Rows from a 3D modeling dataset
○ ○ ○ ○

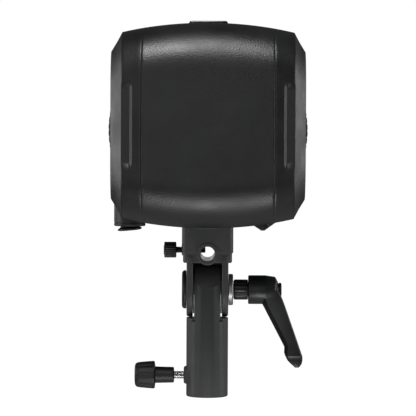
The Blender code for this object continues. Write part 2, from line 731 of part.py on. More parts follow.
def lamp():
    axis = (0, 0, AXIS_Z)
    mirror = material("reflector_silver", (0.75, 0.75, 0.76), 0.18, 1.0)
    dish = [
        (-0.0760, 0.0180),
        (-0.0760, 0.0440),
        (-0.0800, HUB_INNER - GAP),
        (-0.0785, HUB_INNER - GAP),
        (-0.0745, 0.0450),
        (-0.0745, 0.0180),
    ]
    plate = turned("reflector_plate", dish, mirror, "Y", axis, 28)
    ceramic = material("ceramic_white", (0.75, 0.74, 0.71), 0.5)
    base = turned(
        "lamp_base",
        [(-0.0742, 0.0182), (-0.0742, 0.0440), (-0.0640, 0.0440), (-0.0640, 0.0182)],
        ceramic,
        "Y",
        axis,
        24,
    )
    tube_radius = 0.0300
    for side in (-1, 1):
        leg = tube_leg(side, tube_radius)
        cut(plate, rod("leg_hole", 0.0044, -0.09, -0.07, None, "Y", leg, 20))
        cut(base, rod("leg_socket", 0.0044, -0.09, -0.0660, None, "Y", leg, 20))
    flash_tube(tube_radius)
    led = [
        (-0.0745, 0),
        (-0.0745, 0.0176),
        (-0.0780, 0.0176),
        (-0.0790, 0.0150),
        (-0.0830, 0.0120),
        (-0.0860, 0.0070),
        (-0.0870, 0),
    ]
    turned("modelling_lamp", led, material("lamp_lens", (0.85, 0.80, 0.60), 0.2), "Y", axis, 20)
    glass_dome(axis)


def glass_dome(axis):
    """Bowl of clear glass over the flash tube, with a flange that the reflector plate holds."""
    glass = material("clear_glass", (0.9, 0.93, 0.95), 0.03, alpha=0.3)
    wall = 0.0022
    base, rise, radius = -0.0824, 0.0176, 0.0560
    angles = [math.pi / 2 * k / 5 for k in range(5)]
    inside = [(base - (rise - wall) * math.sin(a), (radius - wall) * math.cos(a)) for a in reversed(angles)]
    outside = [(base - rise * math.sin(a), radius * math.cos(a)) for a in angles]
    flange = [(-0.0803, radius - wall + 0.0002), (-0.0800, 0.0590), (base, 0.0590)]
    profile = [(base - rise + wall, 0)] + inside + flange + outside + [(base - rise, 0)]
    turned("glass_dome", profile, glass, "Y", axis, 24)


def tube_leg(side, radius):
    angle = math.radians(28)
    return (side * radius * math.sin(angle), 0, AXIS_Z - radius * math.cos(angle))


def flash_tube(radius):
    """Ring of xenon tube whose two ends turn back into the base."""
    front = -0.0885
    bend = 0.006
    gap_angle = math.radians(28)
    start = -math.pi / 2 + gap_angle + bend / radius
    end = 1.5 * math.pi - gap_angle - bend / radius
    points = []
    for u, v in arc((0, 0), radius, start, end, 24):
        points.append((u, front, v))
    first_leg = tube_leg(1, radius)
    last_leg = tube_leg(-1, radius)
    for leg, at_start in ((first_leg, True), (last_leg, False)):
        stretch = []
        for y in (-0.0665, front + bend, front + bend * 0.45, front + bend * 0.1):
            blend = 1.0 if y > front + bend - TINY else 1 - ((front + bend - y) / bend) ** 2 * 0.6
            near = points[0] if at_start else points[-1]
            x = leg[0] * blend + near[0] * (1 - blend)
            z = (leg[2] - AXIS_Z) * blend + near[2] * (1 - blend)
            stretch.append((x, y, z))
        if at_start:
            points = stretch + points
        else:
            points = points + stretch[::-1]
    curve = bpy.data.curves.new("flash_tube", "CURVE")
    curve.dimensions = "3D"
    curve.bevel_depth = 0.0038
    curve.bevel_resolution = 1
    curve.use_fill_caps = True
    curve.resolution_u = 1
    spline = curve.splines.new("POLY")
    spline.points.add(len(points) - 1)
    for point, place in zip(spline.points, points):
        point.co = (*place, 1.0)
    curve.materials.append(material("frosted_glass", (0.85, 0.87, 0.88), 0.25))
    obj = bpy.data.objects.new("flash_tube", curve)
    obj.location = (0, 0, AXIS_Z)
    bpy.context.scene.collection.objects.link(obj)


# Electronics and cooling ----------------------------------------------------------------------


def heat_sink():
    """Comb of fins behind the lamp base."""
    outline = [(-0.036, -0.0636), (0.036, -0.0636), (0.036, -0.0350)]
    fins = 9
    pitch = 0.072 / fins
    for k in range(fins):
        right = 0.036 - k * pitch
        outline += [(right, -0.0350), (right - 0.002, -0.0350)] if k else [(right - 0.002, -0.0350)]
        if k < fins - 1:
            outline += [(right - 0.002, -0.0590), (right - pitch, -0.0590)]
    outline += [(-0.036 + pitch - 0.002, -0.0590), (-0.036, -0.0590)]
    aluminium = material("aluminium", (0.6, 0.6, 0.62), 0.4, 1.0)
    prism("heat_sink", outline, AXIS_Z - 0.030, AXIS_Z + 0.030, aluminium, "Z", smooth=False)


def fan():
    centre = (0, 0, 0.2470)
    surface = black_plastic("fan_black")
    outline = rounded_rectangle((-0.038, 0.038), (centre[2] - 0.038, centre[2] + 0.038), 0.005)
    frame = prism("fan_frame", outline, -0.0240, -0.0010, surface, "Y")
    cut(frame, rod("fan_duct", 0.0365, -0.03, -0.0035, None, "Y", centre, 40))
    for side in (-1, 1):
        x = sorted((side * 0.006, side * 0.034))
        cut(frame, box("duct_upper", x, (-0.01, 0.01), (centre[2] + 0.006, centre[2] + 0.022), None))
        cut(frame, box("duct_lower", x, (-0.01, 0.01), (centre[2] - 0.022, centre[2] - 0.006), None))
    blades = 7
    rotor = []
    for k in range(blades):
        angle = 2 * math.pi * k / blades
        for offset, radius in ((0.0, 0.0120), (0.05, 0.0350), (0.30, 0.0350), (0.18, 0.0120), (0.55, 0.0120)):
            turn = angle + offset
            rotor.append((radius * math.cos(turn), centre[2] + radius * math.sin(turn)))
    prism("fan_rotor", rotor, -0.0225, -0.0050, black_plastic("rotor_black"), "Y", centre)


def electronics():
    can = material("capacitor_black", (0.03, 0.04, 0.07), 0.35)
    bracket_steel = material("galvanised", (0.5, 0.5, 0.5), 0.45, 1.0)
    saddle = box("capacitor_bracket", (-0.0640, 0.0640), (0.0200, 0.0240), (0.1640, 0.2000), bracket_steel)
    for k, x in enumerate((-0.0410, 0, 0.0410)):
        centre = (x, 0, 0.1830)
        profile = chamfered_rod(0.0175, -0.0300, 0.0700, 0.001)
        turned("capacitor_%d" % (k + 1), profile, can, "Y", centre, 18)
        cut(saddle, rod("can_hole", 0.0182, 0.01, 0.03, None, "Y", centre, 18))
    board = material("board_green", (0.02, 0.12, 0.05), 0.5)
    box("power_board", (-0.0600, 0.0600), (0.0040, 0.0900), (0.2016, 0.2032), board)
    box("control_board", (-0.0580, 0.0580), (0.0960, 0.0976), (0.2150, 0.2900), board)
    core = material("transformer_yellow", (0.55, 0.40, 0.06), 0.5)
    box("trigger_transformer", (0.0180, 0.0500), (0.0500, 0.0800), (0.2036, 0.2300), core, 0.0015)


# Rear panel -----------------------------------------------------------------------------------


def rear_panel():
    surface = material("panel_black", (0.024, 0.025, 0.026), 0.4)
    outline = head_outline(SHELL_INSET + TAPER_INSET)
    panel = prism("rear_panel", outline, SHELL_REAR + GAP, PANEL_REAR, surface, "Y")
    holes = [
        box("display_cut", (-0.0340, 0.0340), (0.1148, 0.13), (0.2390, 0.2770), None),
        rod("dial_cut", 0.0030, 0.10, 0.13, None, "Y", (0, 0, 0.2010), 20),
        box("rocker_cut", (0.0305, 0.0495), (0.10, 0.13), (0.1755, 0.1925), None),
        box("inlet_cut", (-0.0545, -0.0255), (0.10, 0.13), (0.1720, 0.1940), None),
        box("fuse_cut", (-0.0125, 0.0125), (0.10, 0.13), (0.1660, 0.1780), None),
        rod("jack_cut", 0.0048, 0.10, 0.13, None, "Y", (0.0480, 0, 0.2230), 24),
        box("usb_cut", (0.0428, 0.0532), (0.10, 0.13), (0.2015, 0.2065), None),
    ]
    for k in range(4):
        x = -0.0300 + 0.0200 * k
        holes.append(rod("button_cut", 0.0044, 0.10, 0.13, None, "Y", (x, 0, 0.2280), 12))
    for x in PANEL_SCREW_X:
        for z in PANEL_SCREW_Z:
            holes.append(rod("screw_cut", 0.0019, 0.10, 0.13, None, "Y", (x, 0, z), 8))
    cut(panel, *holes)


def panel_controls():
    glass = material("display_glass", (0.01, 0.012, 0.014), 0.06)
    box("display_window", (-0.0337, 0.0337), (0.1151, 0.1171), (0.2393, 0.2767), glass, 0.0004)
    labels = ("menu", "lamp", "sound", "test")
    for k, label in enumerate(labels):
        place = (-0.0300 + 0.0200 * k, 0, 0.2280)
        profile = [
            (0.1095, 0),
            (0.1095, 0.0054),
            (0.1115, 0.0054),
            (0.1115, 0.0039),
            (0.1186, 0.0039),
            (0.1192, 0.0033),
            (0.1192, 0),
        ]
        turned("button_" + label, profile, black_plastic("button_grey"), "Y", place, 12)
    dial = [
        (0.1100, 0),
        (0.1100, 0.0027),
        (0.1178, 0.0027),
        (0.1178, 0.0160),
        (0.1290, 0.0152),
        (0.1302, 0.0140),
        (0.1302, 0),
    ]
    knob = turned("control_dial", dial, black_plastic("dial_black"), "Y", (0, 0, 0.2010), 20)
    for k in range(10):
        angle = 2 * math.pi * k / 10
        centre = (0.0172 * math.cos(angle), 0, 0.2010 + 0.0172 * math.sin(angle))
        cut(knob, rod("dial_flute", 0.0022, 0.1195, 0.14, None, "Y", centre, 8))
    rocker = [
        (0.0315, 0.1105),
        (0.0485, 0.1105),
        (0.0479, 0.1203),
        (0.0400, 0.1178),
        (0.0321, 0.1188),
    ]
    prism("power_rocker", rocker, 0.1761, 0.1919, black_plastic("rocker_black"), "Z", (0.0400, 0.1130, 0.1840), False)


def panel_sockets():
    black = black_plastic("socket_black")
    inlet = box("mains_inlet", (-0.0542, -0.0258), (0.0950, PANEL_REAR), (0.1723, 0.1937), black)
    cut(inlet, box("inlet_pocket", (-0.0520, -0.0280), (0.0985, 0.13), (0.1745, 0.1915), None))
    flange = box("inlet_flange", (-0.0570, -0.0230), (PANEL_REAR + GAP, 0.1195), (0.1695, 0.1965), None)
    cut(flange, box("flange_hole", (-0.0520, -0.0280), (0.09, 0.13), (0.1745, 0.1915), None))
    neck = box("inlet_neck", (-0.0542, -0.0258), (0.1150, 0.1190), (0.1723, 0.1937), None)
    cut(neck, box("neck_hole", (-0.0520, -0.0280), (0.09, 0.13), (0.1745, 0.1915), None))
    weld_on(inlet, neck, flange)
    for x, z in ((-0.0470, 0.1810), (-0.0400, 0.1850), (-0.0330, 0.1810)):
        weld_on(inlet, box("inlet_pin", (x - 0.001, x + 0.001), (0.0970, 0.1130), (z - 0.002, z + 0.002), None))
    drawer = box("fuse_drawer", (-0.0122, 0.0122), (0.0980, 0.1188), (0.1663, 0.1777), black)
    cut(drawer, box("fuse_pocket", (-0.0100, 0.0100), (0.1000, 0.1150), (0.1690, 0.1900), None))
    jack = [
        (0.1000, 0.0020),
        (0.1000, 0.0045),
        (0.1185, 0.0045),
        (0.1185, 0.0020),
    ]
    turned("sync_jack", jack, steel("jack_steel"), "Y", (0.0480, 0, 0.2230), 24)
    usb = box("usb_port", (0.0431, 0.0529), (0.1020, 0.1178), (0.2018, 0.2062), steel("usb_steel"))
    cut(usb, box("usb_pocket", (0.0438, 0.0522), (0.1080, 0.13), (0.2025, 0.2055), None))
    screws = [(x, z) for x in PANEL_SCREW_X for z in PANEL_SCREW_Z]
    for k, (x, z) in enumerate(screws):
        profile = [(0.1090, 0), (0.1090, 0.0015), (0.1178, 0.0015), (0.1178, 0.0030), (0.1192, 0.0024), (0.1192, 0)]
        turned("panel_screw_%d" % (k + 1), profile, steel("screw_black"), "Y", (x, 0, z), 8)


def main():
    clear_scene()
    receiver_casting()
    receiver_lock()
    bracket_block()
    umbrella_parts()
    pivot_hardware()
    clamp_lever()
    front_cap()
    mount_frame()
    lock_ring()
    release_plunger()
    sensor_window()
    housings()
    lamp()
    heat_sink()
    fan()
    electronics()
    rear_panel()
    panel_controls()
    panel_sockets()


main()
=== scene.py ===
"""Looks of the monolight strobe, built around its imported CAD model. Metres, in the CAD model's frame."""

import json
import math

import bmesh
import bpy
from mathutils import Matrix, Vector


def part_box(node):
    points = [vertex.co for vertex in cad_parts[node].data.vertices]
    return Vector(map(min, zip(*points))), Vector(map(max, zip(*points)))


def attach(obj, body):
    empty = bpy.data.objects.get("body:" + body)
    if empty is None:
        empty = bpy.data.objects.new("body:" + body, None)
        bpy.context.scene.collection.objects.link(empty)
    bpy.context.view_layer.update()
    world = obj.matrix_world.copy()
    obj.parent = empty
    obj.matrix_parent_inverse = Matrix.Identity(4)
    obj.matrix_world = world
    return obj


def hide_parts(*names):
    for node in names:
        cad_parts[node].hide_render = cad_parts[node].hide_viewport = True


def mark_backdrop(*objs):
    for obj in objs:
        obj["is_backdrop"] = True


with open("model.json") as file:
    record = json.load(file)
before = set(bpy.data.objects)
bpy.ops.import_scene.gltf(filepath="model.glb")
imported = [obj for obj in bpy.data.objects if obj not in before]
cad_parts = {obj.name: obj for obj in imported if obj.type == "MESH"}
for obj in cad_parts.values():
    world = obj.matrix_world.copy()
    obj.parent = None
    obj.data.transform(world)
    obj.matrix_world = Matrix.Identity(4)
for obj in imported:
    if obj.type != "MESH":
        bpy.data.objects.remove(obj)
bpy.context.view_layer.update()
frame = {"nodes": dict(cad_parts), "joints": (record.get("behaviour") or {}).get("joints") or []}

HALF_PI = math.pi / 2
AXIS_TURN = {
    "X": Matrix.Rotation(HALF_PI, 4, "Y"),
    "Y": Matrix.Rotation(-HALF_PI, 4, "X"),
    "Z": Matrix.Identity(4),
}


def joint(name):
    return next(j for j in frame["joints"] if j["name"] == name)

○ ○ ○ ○

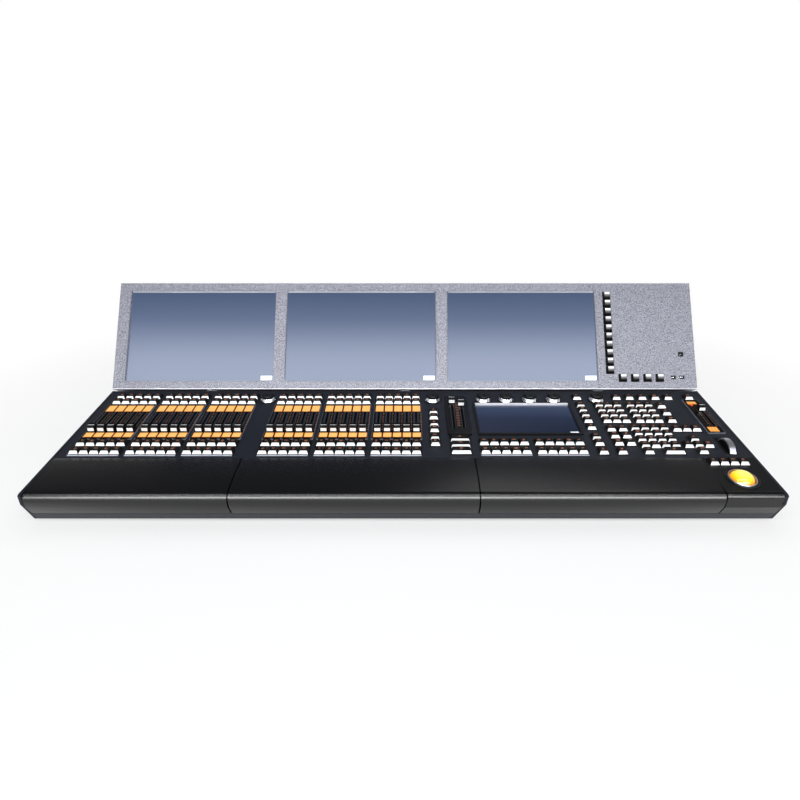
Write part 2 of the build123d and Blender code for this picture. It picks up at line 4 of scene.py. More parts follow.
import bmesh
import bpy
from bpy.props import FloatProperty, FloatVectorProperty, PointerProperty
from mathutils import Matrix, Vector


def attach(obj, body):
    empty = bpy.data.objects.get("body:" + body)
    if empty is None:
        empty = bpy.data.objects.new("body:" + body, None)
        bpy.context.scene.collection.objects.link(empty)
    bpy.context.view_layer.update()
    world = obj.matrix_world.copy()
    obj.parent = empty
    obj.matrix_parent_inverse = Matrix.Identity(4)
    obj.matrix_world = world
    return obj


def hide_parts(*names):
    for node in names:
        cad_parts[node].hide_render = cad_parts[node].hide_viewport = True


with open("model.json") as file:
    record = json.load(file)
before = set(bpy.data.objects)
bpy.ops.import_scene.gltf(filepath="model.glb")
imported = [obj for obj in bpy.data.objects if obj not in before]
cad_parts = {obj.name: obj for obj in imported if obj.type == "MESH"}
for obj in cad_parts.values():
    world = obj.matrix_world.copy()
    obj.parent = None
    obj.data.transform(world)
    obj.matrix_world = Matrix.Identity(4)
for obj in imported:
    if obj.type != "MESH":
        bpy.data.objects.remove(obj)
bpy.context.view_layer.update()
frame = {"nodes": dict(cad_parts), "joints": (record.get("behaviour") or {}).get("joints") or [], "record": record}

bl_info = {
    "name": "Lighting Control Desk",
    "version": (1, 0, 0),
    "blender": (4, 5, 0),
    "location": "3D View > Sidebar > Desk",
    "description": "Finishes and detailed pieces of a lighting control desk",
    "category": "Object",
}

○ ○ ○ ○

From the line containing "sensor_window()" down to the line containing "return next(j for" in the material above, reproduce every line exactly, including the two end lines.

Correct response:
    sensor_window()
    housings()
    lamp()
    heat_sink()
    fan()
    electronics()
    rear_panel()
    panel_controls()
    panel_sockets()


main()
=== scene.py ===
"""Looks of the monolight strobe, built around its imported CAD model. Metres, in the CAD model's frame."""

import json
import math

import bmesh
import bpy
from mathutils import Matrix, Vector


def part_box(node):
    points = [vertex.co for vertex in cad_parts[node].data.vertices]
    return Vector(map(min, zip(*points))), Vector(map(max, zip(*points)))


def attach(obj, body):
    empty = bpy.data.objects.get("body:" + body)
    if empty is None:
        empty = bpy.data.objects.new("body:" + body, None)
        bpy.context.scene.collection.objects.link(empty)
    bpy.context.view_layer.update()
    world = obj.matrix_world.copy()
    obj.parent = empty
    obj.matrix_parent_inverse = Matrix.Identity(4)
    obj.matrix_world = world
    return obj


def hide_parts(*names):
    for node in names:
        cad_parts[node].hide_render = cad_parts[node].hide_viewport = True


def mark_backdrop(*objs):
    for obj in objs:
        obj["is_backdrop"] = True


with open("model.json") as file:
    record = json.load(file)
before = set(bpy.data.objects)
bpy.ops.import_scene.gltf(filepath="model.glb")
imported = [obj for obj in bpy.data.objects if obj not in before]
cad_parts = {obj.name: obj for obj in imported if obj.type == "MESH"}
for obj in cad_parts.values():
    world = obj.matrix_world.copy()
    obj.parent = None
    obj.data.transform(world)
    obj.matrix_world = Matrix.Identity(4)
for obj in imported:
    if obj.type != "MESH":
        bpy.data.objects.remove(obj)
bpy.context.view_layer.update()
frame = {"nodes": dict(cad_parts), "joints": (record.get("behaviour") or {}).get("joints") or []}

HALF_PI = math.pi / 2
AXIS_TURN = {
    "X": Matrix.Rotation(HALF_PI, 4, "Y"),
    "Y": Matrix.Rotation(-HALF_PI, 4, "X"),
    "Z": Matrix.Identity(4),
}


def joint(name):
    return next(j for j in frame["joints"] if j["name"] == name)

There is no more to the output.